▶ **What the task requires**
From the listing below, copy only the lines from the line that contains "Model this object" to the line that contains "can be opened.", counting those two lines as part of the copy.
BEGIN Entries supplied
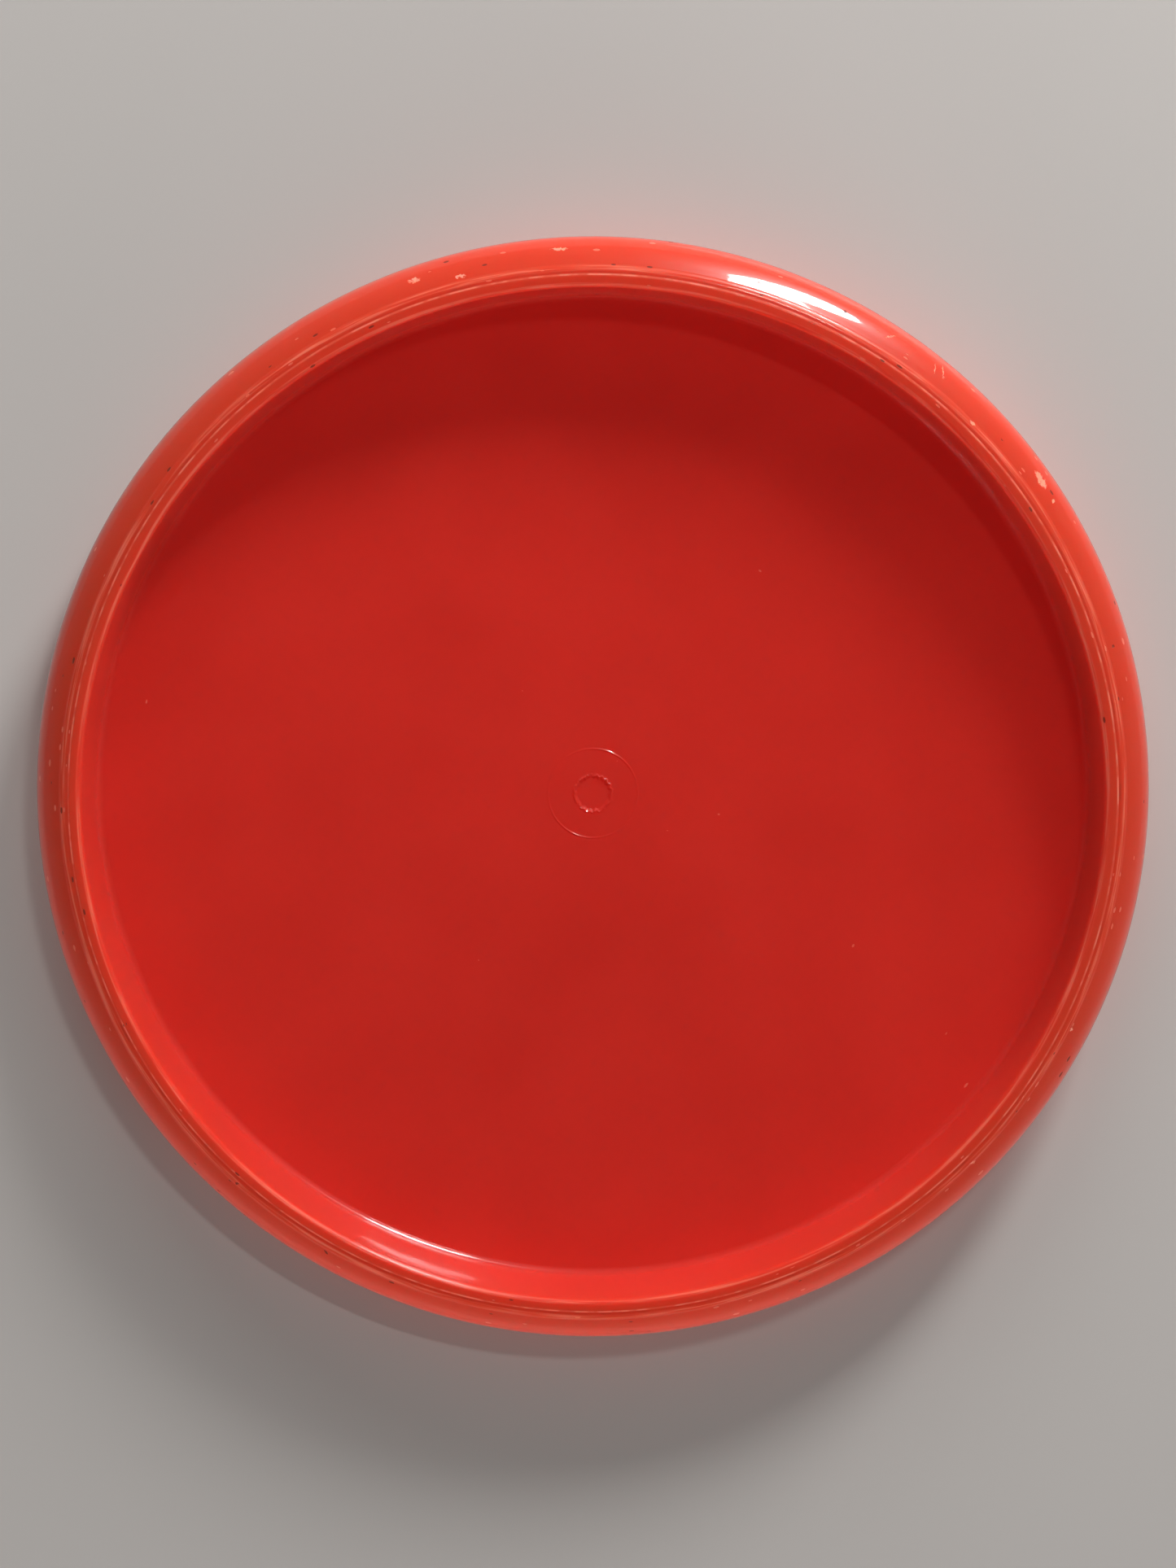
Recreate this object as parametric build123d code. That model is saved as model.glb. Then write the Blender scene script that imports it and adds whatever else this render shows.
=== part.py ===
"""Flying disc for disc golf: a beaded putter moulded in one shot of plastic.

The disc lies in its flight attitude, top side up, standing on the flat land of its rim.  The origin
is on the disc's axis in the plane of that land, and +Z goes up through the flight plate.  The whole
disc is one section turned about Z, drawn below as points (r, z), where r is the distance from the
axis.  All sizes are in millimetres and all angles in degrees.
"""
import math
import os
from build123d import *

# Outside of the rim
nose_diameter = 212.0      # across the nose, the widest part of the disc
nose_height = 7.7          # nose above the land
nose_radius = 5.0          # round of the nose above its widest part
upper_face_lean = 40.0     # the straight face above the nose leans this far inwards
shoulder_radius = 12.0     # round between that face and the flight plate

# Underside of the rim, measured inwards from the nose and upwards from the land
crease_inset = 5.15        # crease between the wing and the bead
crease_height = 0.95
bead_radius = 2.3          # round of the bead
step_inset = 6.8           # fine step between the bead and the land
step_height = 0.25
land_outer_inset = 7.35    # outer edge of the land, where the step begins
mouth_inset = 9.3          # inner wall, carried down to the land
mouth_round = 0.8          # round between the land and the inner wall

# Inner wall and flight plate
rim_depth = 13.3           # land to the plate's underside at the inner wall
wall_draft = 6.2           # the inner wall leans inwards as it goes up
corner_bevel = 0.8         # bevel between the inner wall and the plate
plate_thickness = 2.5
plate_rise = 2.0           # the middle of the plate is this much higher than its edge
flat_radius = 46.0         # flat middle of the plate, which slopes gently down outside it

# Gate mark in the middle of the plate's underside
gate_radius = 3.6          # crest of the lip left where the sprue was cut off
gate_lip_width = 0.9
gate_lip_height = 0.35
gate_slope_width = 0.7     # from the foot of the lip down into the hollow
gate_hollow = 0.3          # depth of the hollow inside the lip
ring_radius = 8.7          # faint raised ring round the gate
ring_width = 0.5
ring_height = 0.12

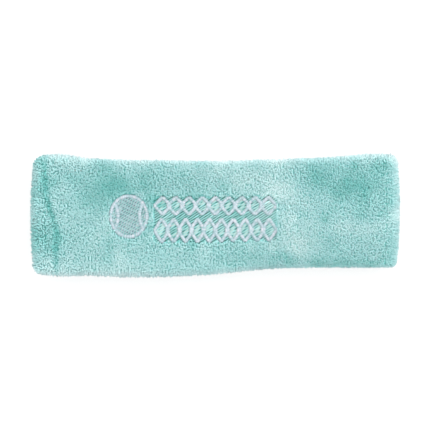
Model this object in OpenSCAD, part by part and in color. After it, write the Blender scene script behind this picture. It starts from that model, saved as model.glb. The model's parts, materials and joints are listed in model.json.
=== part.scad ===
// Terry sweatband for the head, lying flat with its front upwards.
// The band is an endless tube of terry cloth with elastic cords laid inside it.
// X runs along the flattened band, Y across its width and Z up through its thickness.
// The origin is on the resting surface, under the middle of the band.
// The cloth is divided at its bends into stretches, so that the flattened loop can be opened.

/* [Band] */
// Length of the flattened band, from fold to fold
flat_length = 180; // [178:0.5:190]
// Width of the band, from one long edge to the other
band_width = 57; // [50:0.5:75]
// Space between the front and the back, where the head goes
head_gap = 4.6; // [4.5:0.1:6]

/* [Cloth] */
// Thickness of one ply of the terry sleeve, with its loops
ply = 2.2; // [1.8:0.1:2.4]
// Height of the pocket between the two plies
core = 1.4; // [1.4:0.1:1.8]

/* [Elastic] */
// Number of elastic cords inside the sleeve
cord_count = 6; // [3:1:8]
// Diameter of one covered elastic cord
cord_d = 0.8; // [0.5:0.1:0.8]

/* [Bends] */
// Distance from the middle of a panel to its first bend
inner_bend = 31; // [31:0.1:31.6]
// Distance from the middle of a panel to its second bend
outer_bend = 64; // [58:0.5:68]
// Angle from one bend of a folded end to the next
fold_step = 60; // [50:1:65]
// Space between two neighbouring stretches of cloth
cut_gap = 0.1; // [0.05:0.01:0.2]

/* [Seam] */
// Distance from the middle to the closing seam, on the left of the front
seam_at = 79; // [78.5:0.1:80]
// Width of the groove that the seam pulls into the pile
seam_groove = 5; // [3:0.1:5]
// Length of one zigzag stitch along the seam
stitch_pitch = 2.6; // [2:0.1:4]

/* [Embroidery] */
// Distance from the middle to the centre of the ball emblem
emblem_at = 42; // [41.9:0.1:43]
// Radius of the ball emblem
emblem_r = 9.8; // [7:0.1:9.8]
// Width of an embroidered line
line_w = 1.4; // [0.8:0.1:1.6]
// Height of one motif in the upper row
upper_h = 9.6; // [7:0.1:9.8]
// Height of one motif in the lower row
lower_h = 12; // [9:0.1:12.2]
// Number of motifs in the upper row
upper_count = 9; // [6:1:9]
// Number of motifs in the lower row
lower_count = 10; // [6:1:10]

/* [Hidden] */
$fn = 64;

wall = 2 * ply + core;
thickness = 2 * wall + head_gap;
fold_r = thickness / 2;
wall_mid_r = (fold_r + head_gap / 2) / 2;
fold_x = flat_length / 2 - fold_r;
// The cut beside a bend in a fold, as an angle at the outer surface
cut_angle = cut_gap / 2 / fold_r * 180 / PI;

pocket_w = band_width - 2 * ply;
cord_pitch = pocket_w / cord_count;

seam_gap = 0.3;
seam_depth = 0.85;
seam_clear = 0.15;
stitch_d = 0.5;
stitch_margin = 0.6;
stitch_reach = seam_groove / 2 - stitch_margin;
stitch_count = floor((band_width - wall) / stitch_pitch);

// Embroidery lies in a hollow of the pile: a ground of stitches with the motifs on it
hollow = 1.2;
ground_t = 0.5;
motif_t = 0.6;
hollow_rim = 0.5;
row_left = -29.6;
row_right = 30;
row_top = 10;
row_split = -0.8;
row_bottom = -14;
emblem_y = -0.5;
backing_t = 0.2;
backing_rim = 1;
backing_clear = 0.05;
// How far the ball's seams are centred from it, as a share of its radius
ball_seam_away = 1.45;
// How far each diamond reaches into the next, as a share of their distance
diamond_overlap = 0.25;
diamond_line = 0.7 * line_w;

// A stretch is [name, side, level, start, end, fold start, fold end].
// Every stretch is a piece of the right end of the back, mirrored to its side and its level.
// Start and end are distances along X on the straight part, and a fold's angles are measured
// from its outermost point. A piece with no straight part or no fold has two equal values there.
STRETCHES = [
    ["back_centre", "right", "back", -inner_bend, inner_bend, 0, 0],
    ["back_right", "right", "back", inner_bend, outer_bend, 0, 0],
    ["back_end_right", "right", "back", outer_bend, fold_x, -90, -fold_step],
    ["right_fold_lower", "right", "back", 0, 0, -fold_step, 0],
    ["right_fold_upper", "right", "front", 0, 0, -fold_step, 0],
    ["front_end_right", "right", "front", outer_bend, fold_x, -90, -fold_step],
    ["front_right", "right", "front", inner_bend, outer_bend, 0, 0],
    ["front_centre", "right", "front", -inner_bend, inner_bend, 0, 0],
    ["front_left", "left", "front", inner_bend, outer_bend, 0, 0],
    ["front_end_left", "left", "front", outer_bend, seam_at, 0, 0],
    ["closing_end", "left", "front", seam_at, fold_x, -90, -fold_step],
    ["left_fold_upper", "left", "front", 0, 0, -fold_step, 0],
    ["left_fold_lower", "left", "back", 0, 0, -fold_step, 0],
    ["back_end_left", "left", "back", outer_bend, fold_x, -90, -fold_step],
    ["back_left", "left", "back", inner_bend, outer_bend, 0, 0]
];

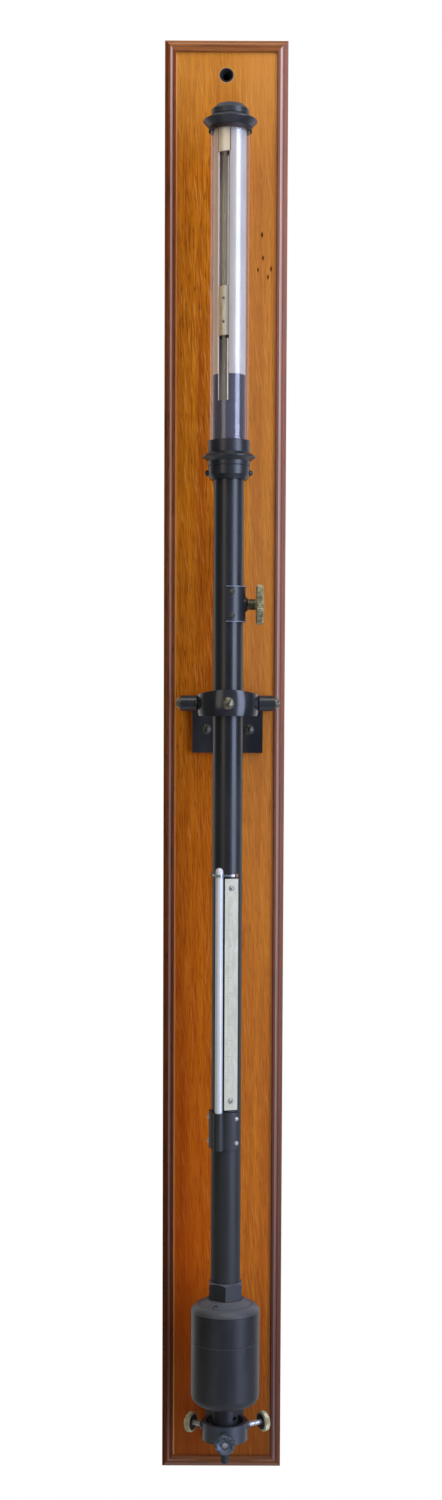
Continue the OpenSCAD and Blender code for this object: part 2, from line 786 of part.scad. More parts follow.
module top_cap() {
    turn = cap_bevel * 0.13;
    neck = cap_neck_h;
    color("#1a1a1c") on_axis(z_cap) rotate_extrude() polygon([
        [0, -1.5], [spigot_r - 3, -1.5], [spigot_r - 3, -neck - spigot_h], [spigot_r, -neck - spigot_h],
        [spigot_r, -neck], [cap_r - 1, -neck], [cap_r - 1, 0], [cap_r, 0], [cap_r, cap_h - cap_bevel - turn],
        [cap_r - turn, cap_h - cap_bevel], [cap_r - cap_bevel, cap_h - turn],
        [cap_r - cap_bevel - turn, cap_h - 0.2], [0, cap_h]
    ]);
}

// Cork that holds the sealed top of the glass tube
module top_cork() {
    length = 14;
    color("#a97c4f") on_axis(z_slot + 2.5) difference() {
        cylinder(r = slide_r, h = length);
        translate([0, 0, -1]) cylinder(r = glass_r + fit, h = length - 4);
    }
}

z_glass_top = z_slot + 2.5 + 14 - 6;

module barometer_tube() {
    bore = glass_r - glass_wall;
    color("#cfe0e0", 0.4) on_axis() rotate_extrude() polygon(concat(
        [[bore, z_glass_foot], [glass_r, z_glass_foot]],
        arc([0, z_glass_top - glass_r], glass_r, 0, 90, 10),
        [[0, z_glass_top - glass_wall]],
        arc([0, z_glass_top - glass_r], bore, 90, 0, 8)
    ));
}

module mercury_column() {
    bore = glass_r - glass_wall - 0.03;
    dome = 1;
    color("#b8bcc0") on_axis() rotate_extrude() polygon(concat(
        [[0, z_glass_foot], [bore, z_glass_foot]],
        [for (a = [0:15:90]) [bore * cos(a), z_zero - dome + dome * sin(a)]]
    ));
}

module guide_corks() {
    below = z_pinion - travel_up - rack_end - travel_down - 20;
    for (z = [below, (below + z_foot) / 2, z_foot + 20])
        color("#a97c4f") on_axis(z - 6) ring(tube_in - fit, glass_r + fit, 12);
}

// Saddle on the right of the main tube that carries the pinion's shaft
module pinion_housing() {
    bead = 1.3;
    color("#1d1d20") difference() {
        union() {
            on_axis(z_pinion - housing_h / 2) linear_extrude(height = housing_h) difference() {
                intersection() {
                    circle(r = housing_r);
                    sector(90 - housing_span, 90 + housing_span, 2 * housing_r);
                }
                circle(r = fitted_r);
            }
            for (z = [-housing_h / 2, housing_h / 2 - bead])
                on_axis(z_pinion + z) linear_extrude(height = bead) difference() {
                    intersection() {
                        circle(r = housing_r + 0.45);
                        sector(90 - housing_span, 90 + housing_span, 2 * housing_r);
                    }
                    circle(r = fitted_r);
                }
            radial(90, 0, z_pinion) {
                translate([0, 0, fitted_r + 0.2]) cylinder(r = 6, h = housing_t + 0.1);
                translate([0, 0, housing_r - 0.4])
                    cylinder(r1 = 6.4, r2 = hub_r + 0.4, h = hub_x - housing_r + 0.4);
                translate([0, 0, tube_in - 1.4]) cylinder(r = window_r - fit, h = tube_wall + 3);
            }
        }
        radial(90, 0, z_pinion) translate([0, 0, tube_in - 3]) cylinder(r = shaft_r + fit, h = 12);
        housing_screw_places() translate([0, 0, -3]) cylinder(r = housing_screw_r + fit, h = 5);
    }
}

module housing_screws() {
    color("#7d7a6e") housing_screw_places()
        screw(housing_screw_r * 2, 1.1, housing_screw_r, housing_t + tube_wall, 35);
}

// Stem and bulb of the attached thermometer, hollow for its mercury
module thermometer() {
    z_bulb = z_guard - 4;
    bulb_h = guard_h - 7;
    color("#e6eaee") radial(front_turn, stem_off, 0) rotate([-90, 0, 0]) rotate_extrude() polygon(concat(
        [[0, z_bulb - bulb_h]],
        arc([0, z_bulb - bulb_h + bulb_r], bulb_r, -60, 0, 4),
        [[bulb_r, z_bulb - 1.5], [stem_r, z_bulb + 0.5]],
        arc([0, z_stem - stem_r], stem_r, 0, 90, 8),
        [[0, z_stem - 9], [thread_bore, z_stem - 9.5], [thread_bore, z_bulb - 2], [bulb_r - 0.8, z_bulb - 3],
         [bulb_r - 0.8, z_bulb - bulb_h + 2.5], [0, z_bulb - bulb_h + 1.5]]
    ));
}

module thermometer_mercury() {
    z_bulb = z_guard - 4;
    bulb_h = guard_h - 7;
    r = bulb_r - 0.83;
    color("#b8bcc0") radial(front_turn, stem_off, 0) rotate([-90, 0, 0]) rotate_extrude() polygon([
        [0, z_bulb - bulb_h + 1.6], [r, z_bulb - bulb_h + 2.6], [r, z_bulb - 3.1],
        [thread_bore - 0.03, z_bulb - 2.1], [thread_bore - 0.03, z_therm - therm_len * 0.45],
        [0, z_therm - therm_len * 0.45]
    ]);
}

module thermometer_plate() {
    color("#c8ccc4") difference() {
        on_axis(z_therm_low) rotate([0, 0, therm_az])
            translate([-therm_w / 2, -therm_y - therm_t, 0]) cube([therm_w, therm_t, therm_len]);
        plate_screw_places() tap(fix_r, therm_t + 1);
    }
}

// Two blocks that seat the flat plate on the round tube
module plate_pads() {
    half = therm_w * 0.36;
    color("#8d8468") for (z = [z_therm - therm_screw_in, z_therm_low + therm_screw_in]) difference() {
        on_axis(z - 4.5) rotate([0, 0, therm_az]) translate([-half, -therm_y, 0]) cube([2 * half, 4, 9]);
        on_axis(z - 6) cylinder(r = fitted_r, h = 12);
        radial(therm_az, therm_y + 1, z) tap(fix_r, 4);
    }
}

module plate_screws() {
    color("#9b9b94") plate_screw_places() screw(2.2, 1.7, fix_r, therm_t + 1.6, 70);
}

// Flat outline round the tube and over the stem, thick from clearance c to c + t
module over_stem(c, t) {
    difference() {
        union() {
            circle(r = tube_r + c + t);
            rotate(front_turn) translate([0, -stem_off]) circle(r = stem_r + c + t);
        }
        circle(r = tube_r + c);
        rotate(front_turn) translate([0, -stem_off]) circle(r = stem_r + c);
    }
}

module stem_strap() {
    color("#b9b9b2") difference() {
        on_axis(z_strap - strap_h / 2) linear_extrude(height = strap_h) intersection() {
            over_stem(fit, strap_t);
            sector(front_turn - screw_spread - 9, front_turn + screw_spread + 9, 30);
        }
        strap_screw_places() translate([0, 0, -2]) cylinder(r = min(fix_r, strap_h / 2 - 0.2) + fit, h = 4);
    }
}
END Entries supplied
▶ **Answer to this exercise**
Model this object in OpenSCAD, part by part and in color. After it, write the Blender scene script behind this picture. It starts from that model, saved as model.glb. The model's parts, materials and joints are listed in model.json.
=== part.scad ===
// Terry sweatband for the head, lying flat with its front upwards.
// The band is an endless tube of terry cloth with elastic cords laid inside it.
// X runs along the flattened band, Y across its width and Z up through its thickness.
// The origin is on the resting surface, under the middle of the band.
// The cloth is divided at its bends into stretches, so that the flattened loop can be opened.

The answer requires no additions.